An interesting element of this case was that the reasoning used by the court in characterising storage as part of the carriage. Pursuant to Dutch law, when characterising a specific contract, the actions of the parties take precedence over their intentions and what has been agreed. What parties do – and not what they have agreed to do – is decisive. This approach to the characterisation of specific contracts was confirmed by the Supreme Court in 2019 (ECLI:NL:HR:2019:2034).
However, in this case, it appears that the Court of Appeal looked principally at the intentions of Logistics Solutions and Audemars Piguet, rather than the actual activities.
Nonetheless, based on the actual activities, the same outcome might also be possible on the basis that the carriage absorbed the minor element of storage or, alternatively, that there was a mixed agreement containing both storage and carriage.

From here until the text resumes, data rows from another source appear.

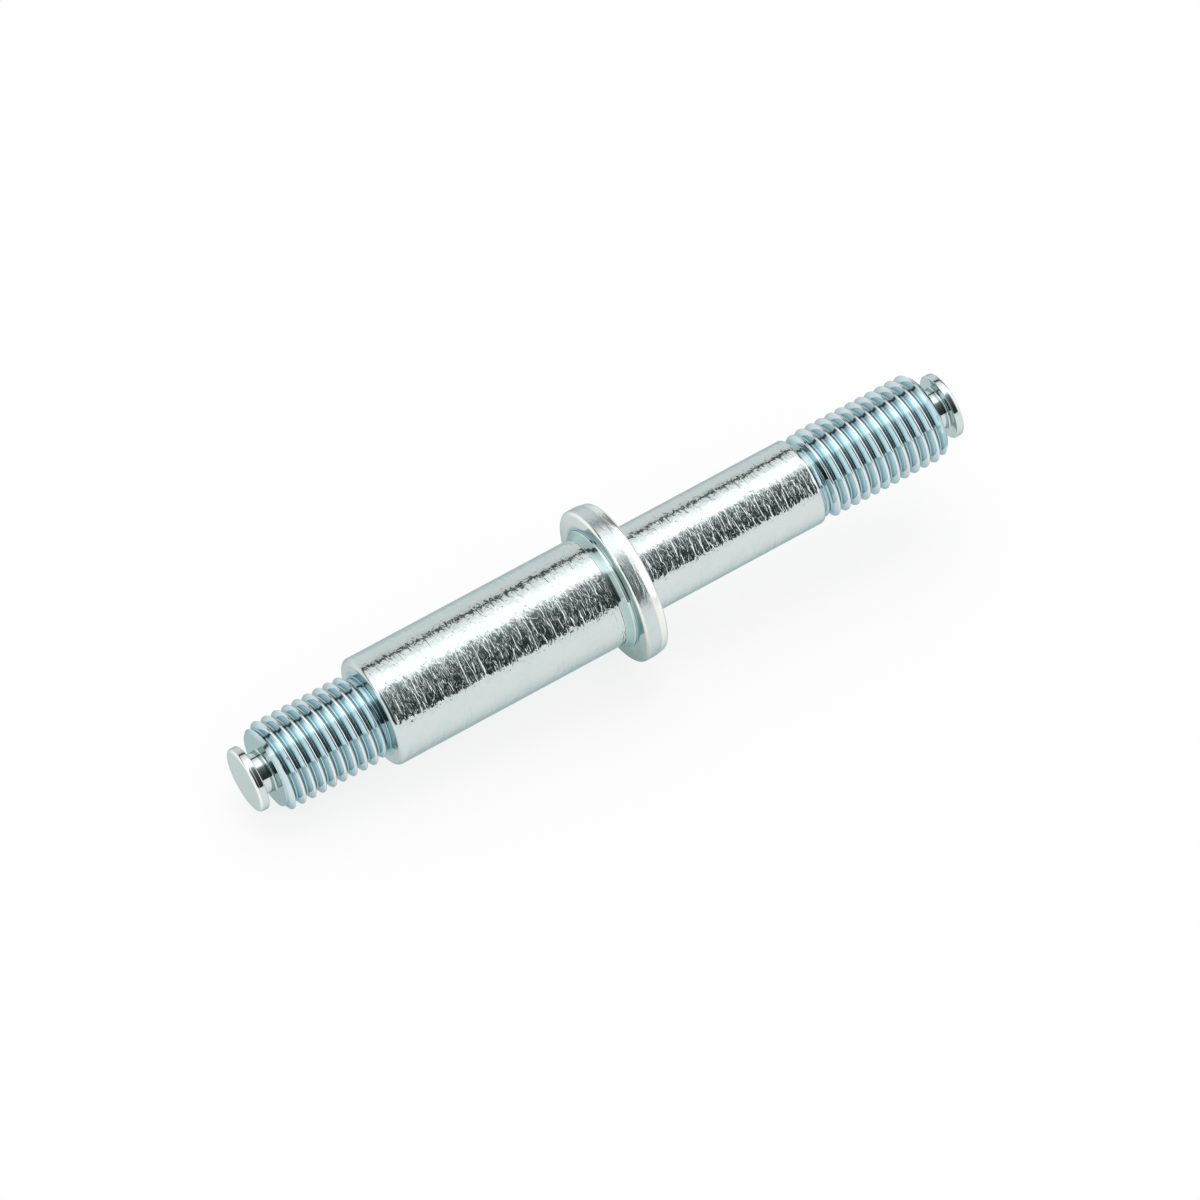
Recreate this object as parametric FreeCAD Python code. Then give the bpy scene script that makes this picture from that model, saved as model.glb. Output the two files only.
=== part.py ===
import FreeCAD, Part
import math
import os

# Pedal bolt: a double-ended pivot bolt, turned from one steel bar.
# From the pedal end along +X it has a clip button on a thin neck, a thread, the plain
# journal that the pedal turns on, a collar, a thinner plain shank, a second thread,
# and a second neck and button.
# Lengths are in millimetres and angles in degrees.
# While it is built the bolt's axis is the X axis, and x = 0 is the collar's journal side.

# Threads: metric profile, right-hand, the same size at both ends
THREAD_MAJOR_D = 16.0
THREAD_PITCH = 2.0
THREAD_FLANK_ANGLE = 60.0
THREAD_END_BEVEL = 1.0
THREAD_INNER_BEVEL = 0.6
PEDAL_THREAD_LENGTH = 20.5
BRACKET_THREAD_LENGTH = 25.1
PEDAL_THREAD_PHASE = 102.0
BRACKET_THREAD_PHASE = 0.0

# Undercut between each thread and its shoulder, just deeper than the thread's root
UNDERCUT_WIDTH = 1.5
UNDERCUT_CLEARANCE = 0.03

# Journal, with the bevel at its shoulder
JOURNAL_D = 20.0
JOURNAL_LENGTH = 46.0
JOURNAL_BEVEL = 0.8

# Foot of the journal: a hollow fillet that runs up to a low raised ring on the collar
FOOT_FILLET = 1.7
FOOT_FILLET_FACETS = 2
FOOT_RING_RISE = 0.7
FOOT_RING_HEIGHT = 0.4

# Collar
COLLAR_D = 28.6
COLLAR_WIDTH = 4.3
COLLAR_BEVEL = 0.6

# Thin shank on the bracket side
SHANK_D = 15.8
SHANK_LENGTH = 35.4
SHANK_BEVEL = 0.5

# Clip ends: a neck for a clip, held by a flat button
NECK_D = 7.5
NECK_LENGTH = 2.6
BUTTON_D = 11.8
BUTTON_THICKNESS = 1.6
BUTTON_BEVEL = 0.5

# Stations along the axis, worked out from the lengths above
SHOULDER_X = -JOURNAL_LENGTH
PEDAL_THREAD_END_X = SHOULDER_X - PEDAL_THREAD_LENGTH
PEDAL_BUTTON_X = PEDAL_THREAD_END_X - NECK_LENGTH
COLLAR_OUTER_X = COLLAR_WIDTH
SHANK_END_X = COLLAR_OUTER_X + SHANK_LENGTH
BRACKET_THREAD_END_X = SHANK_END_X + BRACKET_THREAD_LENGTH
BRACKET_BUTTON_X = BRACKET_THREAD_END_X + NECK_LENGTH

# Thread profile: straight flanks down to a sharp root at the metric minor diameter
THREAD_DEPTH = 0.61343 * THREAD_PITCH
THREAD_SLOPE = math.tan(math.radians(THREAD_FLANK_ANGLE / 2.0))
THREAD_CREST_FLAT = THREAD_PITCH - 2.0 * THREAD_DEPTH * THREAD_SLOPE
THREAD_MAJOR_R = THREAD_MAJOR_D / 2.0
THREAD_ROOT_R = THREAD_MAJOR_R - THREAD_DEPTH
UNDERCUT_R = THREAD_ROOT_R - UNDERCUT_CLEARANCE

# The helix is swept in fifths of a turn
HELIX_PIECES_PER_TURN = 5

X_AXIS = FreeCAD.Vector(1, 0, 0)
Y_AXIS = FreeCAD.Vector(0, 1, 0)
Z_AXIS = FreeCAD.Vector(0, 0, 1)
ORIGIN = FreeCAD.Vector(0, 0, 0)


def point(x, radius):
    """A point of the half outline, at a place along the axis and a radius."""
    return FreeCAD.Vector(x, 0, radius)


def step(x_start, x_end, radius, bevel_start=0.0, bevel_end=0.0):
    """Outline points of one round step, with a 45 degree bevel at each end where given."""
    points = []
    if bevel_start > 0:
        points.append(point(x_start, radius - bevel_start))
    points.append(point(x_start + bevel_start, radius))
    points.append(point(x_end - bevel_end, radius))
    if bevel_end > 0:
        points.append(point(x_end, radius - bevel_end))
    return points


def pedal_end_points():
    """Button, neck and thread blank of the pedal end, up to the journal's shoulder."""
    button_outer_x = PEDAL_BUTTON_X - BUTTON_THICKNESS
    thread_inner_x = SHOULDER_X - UNDERCUT_WIDTH
    points = [point(button_outer_x, 0)]
    points += step(button_outer_x, PEDAL_BUTTON_X, BUTTON_D / 2.0, BUTTON_BEVEL, 0)
    points += step(PEDAL_BUTTON_X, PEDAL_THREAD_END_X, NECK_D / 2.0)
    points += step(PEDAL_THREAD_END_X, thread_inner_x, THREAD_MAJOR_R, THREAD_END_BEVEL, THREAD_INNER_BEVEL)
    points += step(thread_inner_x, SHOULDER_X, UNDERCUT_R)
    return points


def bracket_end_points():
    """Thread blank, neck and button of the bracket end, from the thin shank's shoulder."""
    button_outer_x = BRACKET_BUTTON_X + BUTTON_THICKNESS
    thread_inner_x = SHANK_END_X + UNDERCUT_WIDTH
    points = step(SHANK_END_X, thread_inner_x, UNDERCUT_R)
    points += step(thread_inner_x, BRACKET_THREAD_END_X, THREAD_MAJOR_R, THREAD_INNER_BEVEL, THREAD_END_BEVEL)
    points += step(BRACKET_THREAD_END_X, BRACKET_BUTTON_X, NECK_D / 2.0)
    points += step(BRACKET_BUTTON_X, button_outer_x, BUTTON_D / 2.0, 0, BUTTON_BEVEL)
    points.append(point(button_outer_x, 0))
    return points


def foot_fillet_points():
    """The hollow fillet from the journal up to the rim of the raised ring, in flat facets."""
    turn = foot_fillet_turn()
    centre_x = -FOOT_RING_HEIGHT - FOOT_FILLET * math.sin(turn)
    centre_r = JOURNAL_D / 2.0 + FOOT_FILLET
    turns = [turn * index / FOOT_FILLET_FACETS for index in range(FOOT_FILLET_FACETS + 1)]
    return [point(centre_x + FOOT_FILLET * math.sin(a), centre_r - FOOT_FILLET * math.cos(a)) for a in turns]


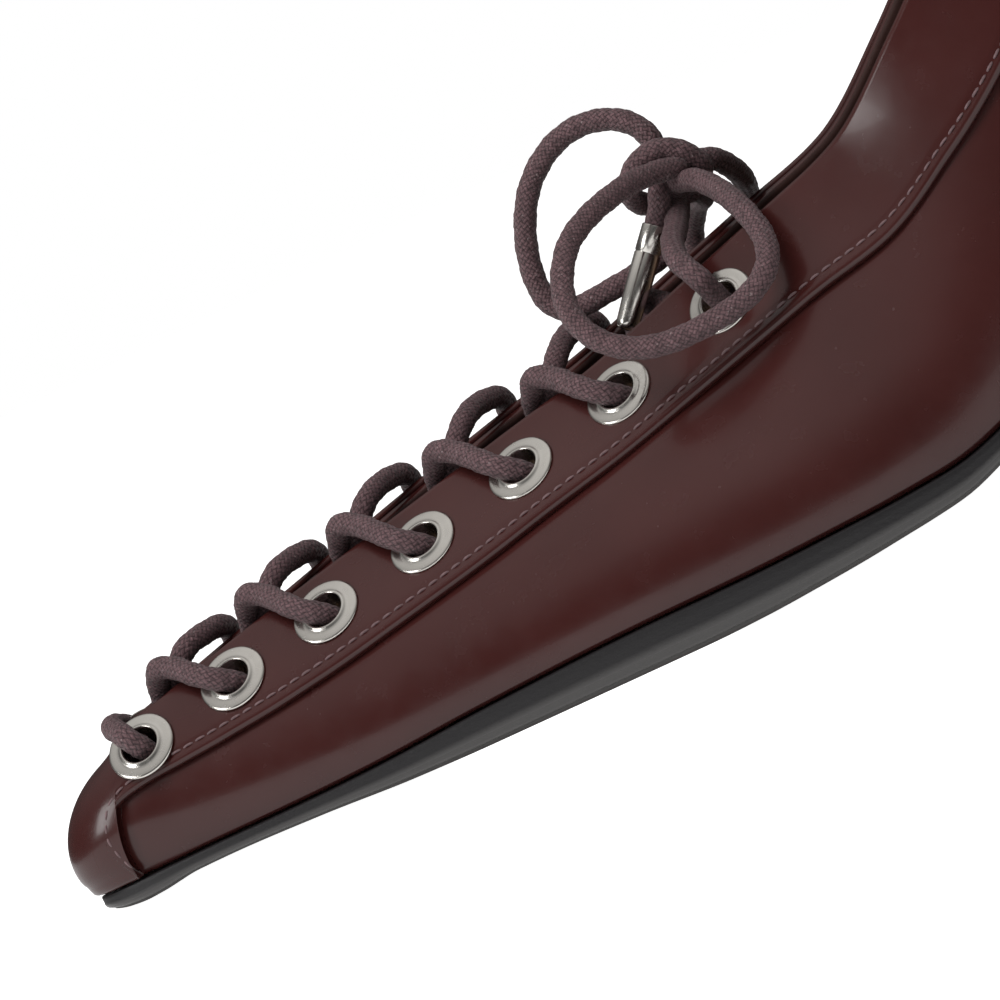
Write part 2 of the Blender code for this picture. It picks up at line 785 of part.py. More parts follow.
def edge_at(x, side):
    """Edge point and the wall's normal there, at a distance from the tip."""
    xs = column(EDGE_COLUMNS, EDGE, "x")
    places = column(EDGE_COLUMNS, EDGE, "edge_x")
    u = np.array(around(np.interp(x, places, xs), side))
    return edge_point(u), wall_normal(u, np.array(0.97))


def middle_between(x):
    """The point half way between the two edges, at a distance from the tip."""
    return (edge_at(x, -1)[0] + edge_at(x, 1)[0]) / 2


def crossing_route(index, side, seats):
    """One strand: from outside its own eyelet, over the edge, and in to the eyelet before, opposite."""
    centre, normal, _ = seats[(index, side)]
    other, other_normal, _ = seats[(index - 1, -side)]
    pitch = centre[0] - other[0]
    own, own_normal = edge_at(centre[0] - 0.24 * pitch, side)
    above, _ = edge_at(centre[0] - 0.34 * pitch, side)
    opposite, opposite_normal = edge_at(centre[0] - 0.78 * pitch, -side)
    return [
        centre + normal * (ABOVE_EYELET + 0.1),
        centre + normal * (ABOVE_EYELET + 0.5) + (own - centre) * 0.4,
        own + own_normal * (OVER + 0.9),
        above + np.array([0.0, 0.0, OVER + 0.3]),
        middle_between(centre[0] - 0.55 * pitch) + np.array([0.0, side * 0.1, 0.6]),
        opposite - opposite_normal * (BELOW_WALL + 0.8) + np.array([0.0, 0.0, -0.4]),
        other - other_normal * (BELOW_EYELET + 0.9),
    ]


def inner_route(index, side, seats):
    """One strand of the last crossing, inside the shoe, from the eyelet before to the top eyelet."""
    centre, normal, _ = seats[(index, side)]
    other, other_normal, _ = seats[(index - 1, -side)]
    start = other - other_normal * (BELOW_EYELET + 1.0)
    end = centre - normal * (BELOW_EYELET + 1.0)
    peak = middle_between((centre[0] + other[0]) / 2) + np.array([0.0, 0.0, -2.6])
    return [start, start * 0.5 + peak * 0.5, peak, end * 0.5 + peak * 0.5, end]


def joined_strands(name, first, second):
    """Two crossing strands as one solid."""
    strand = tube_object(name, flowing(first, 3.0), CORD_RADIUS, "cotton")
    over = tube_object(name + "_over", flowing(second, 3.0), CORD_RADIUS, "cotton")
    over.hide_render = True
    over.display_type = "WIRE"
    cut(strand, over, "UNION")


def make_bar(seats):
    """The first run of lace, across the outside from one first eyelet to the other."""
    points = []
    for side in (-1, 1):
        centre, normal, _ = seats[(0, side)]
        edge, edge_normal = edge_at(centre[0] + 0.5, side)
        leg = [
            centre + normal * (ABOVE_EYELET + 0.6),
            centre + normal * (ABOVE_EYELET + 1.2) + (edge - centre) * 0.4,
            edge + edge_normal * (OVER + 0.8),
        ]
        points += leg if side < 0 else leg[::-1]
    tube_object("lace_bar", flowing(points, 2.6), CORD_RADIUS, "cotton")


# Routes of the lace above the top eyelets, as points (x, y, z) in the last's millimetres
NEAR_LEAD = [
    (108.3, -23.2, 43.4),
    (106.9, -20.6, 46.6),
    (107.2, -15.6, 49.0),
    (108.6, -9.6, 50.6),
    (109.0, -7.4, 51.2),
]
FAR_LEAD = [
    (109.4, 23.0, 44.4),
    (110.8, 22.0, 48.4),
    (112.9, 17.4, 51.6),
    (113.9, 11.6, 52.2),
    (113.9, 6.6, 52.9),
    (113.0, 3.2, 53.9),
]
NEAR_LOOP = [
    (112.7, -6.5, 55.5),
    (113.8, -8.8, 55.1),
    (115.3, -11.8, 53.5),
    (116.7, -16.7, 51.0),
    (117.8, -21.2, 47.8),
    (118.2, -24.4, 44.4),
    (117.2, -27.0, 41.6),
    (115.0, -28.6, 39.7),
    (112.0, -29.2, 38.5),
    (108.2, -29.4, 37.9),
    (104.1, -29.4, 37.7),
    (100.3, -29.2, 38.0),
    (96.6, -29.0, 39.2),
    (93.4, -28.4, 41.6),
    (91.7, -27.6, 44.3),
    (91.1, -26.6, 47.1),
    (91.6, -25.2, 50.1),
    (92.9, -23.4, 52.7),
    (95.2, -20.8, 55.3),
    (98.9, -17.5, 57.2),
    (103.3, -13.5, 58.3),
    (106.6, -10.0, 58.6),
    (109.8, -7.2, 58.3),
]
FAR_LOOP = [
    (110.9, 1.7, 62.5),
    (109.8, 2.4, 65.2),
    (107.3, 3.6, 67.3),
    (103.3, 5.0, 68.4),
    (99.3, 6.2, 67.8),
    (95.6, 7.0, 65.8),
    (92.9, 7.3, 63.2),
    (90.7, 7.4, 59.6),
    (89.2, 7.2, 55.5),
    (88.6, 6.9, 51.3),
    (89.1, 6.4, 48.4),
    (90.6, 5.8, 46.8),
    (93.0, 5.2, 46.3),
    (96.4, 4.4, 46.5),
    (100.1, 3.6, 46.8),
    (103.8, 3.0, 47.3),
    (107.0, 2.8, 48.4),
    (109.6, 2.7, 51.4),
]
NEAR_TAIL = [
    (107.9, -5.1, 53.9),
    (107.2, -5.2, 52.9),
]
FAR_TAIL = [
    (115.3, 3.2, 57.3),
    (117.4, 5.2, 56.4),
    (118.9, 9.0, 54.6),
    (119.8, 13.2, 52.8),
    (120.0, 18.6, 50.9),
    (119.7, 22.0, 48.5),
]
KNOT_CENTRE = (111.4, -1.3, 57.1)
KNOT_REACH = (5.2, 4.7, 4.7)
AGLET_LENGTH = 14.5
AGLET_RADIUS = 1.6
AGLET_SIDES = 12
KNOT_SIDES = 12
NEAR_AGLET_WAY = (-10.0, -0.8, -11.3)
FAR_AGLET_WAY = (-1.0, 4.2, -9.6)


def make_cord(name, route):
    """A stretch of free lace as a round curve with closed ends."""
    points = stretch(flowing(route, 7.0)) * MM
    curve = bpy.data.curves.new(name, "CURVE")
    curve.dimensions = "3D"
    curve.bevel_depth = CORD_RADIUS * MM
    curve.bevel_resolution = 2
    curve.use_fill_caps = True
    line = curve.splines.new("POLY")
    line.points.add(len(points) - 1)
    for slot, point in zip(line.points, points):
        slot.co = (*point, 1.0)
    add_object(name, curve, "cotton")


def make_knot():
    """The knot's outer form, a lumpy closed ball."""
    rings, count = [], KNOT_SIDES
    for turn in np.radians(np.linspace(-70, 70, 5)):
        spin = 2 * math.pi * np.arange(count) / count
        swell_out = 1 + 0.08 * np.cos(3 * spin + turn)
        spoke = np.column_stack([np.cos(spin) * swell_out, np.sin(spin) * swell_out, np.zeros(count)])
        ring = spoke * math.cos(turn) + np.array([0, 0, math.sin(turn)])
        rings.append(np.array(KNOT_CENTRE) + ring * KNOT_REACH)
    faces = ring_faces(len(rings), count, closed=False)
    faces.append(list(range(count)))
    last = (len(rings) - 1) * count
    faces.append(list(range(last, last + count)))
    mesh_object("lace_knot", np.concatenate(rings), faces, "cotton")


def make_aglet(name, route, way):
    """The metal end of the lace, past the cord's own end: a sleeve with a groove and a rounded tip."""
    way = np.array(way) / np.linalg.norm(way)
    start = np.array(route[-1]) + way * (GAP + 1.1)
    side = np.cross(way, [0.0, 1.0, 0.0])
    side /= np.linalg.norm(side)
    profile = (
        (0.0, AGLET_RADIUS),
        (0.24, AGLET_RADIUS),
        (0.26, AGLET_RADIUS - 0.25),
        (0.28, AGLET_RADIUS),
        (0.93, AGLET_RADIUS - 0.15),
        (1.0, AGLET_RADIUS - 0.7),
    )
    rings = [
        turned_ring(start, way, side, radius, share * AGLET_LENGTH, AGLET_SIDES)
        for share, radius in profile
    ]
    faces = ring_faces(len(rings), AGLET_SIDES, closed=False)
    faces.append(list(range(AGLET_SIDES)))
    last = (len(rings) - 1) * AGLET_SIDES
    faces.append(list(range(last, last + AGLET_SIDES)))
    mesh_object(name, np.concatenate(rings), faces, "nickel")


def stand_over_origin(cords):
    """Move every piece so that the middle of the shoe's length and width, cords apart, is the origin."""
    solids = [made for made in bpy.data.objects if made.name not in cords and not made.hide_render]
    corners = np.concatenate([[v.co[:] for v in made.data.vertices] for made in solids])
    low, high = corners.min(axis=0), corners.max(axis=0)
    shift = Matrix.Translation((-(low[0] + high[0]) / 2, -(low[1] + high[1]) / 2, -low[2]))
    for made in bpy.data.objects:
        made.data.transform(shift)


def main():
    """Build every piece and stand the shoe over the origin."""
    for old in list(bpy.data.objects):
        bpy.data.objects.remove(old, do_unlink=True)
    upper = make_upper()
    path = facing_path(facing_edge())
    facing = make_facing(path)
    make_outsole()
    make_insole()
    make_heel()
    make_heel_tip()
    seats = {(i, side): eyelet_seat(i, side) for i in range(len(EYELETS)) for side in (-1, 1)}
    cutter = make_hole_cutter([seats[key] for key in sorted(seats)])
    cut(upper, cutter)
    cut(facing, cutter)
    for (index, side), seat in seats.items():
        make_eyelet(f"eyelet_{'l' if side < 0 else 'm'}{index + 1}", seat)
    make_bar(seats)
    for index in range(1, len(EYELETS) - 1):
        strands = [crossing_route(index, side, seats) for side in (1, -1)]
        joined_strands(f"lace_cross_{index + 1}", *strands)
    last = len(EYELETS) - 1
    joined_strands(f"lace_cross_{last + 1}", *[inner_route(last, side, seats) for side in (1, -1)])
    cords = {
        "lace_lead_l": NEAR_LEAD,
        "lace_lead_m": FAR_LEAD,
        "lace_loop_near": NEAR_LOOP,
        "lace_loop_far": FAR_LOOP,
        "lace_tail_l": NEAR_TAIL,
        "lace_tail_m": FAR_TAIL,
    }
    for name, route in cords.items():
        make_cord(name, route)
    make_knot()
    make_aglet("aglet_l", NEAR_TAIL, NEAR_AGLET_WAY)
    make_aglet("aglet_m", FAR_TAIL, FAR_AGLET_WAY)
    stand_over_origin((*cords, "lace_knot", "aglet_l", "aglet_m"))


main()
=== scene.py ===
"""Lace up heel: the looks of a pointed leather pump, laced over the instep.

Shapes are worked out in millimetres of the last, with x measured back from the tip of the toe, the
wearer's left at -y and the ground at z = 0, and are moved to the packed model's frame in metres.
"""

import math

import bpy
import numpy as np
from bpy.props import FloatProperty, FloatVectorProperty, PointerProperty
from mathutils import Matrix, Vector


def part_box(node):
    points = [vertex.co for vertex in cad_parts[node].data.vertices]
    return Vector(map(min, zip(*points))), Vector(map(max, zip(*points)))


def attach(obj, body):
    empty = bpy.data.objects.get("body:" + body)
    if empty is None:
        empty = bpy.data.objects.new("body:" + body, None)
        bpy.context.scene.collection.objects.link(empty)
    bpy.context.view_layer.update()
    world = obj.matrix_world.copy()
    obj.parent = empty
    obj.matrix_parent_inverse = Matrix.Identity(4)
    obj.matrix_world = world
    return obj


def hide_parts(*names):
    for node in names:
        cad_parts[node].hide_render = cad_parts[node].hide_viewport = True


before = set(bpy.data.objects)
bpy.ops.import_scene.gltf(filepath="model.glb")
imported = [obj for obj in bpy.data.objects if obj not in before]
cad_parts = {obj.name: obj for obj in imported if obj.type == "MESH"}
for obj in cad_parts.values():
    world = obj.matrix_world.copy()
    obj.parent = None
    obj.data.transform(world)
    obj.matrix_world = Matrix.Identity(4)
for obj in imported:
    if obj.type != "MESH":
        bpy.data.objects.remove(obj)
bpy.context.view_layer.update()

bl_info = {
    "name": "Lace Up Heel",
    "version": (1, 0, 0),
    "blender": (4, 5, 0),
    "location": "View3D > Sidebar > Heel",
    "description": "Builds a laced leather pump around its packed solids",
    "category": "Object",
}

MM = 0.001
GAP = 0.3
WALL = 1.6
LAST_LENGTH = 258.0
LENGTH = 260.5
CORD_DIAMETER = 3.5
SOLE_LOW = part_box("outsole")[0]
LATERAL_REACH = 39.0
SHIFT = np.array([SOLE_LOW[0] * 1000, SOLE_LOW[1] * 1000 + LATERAL_REACH, 0.0])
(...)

In order to prevent this outcome, Audemars Piguet could have attempted to stipulate, for example in a bespoke contract, that Logistics Solutions was not allowed to store the watches or, perhaps more practical, that storing the goods after a certain number of hours would no longer be classified as carriage but as storage.
Finally, the decision clearly marks the difference between Dutch national law on road carriage and the CMR when it comes to limitation of liability. It is clear that Dutch national law is much more favourable to carriers in this respect.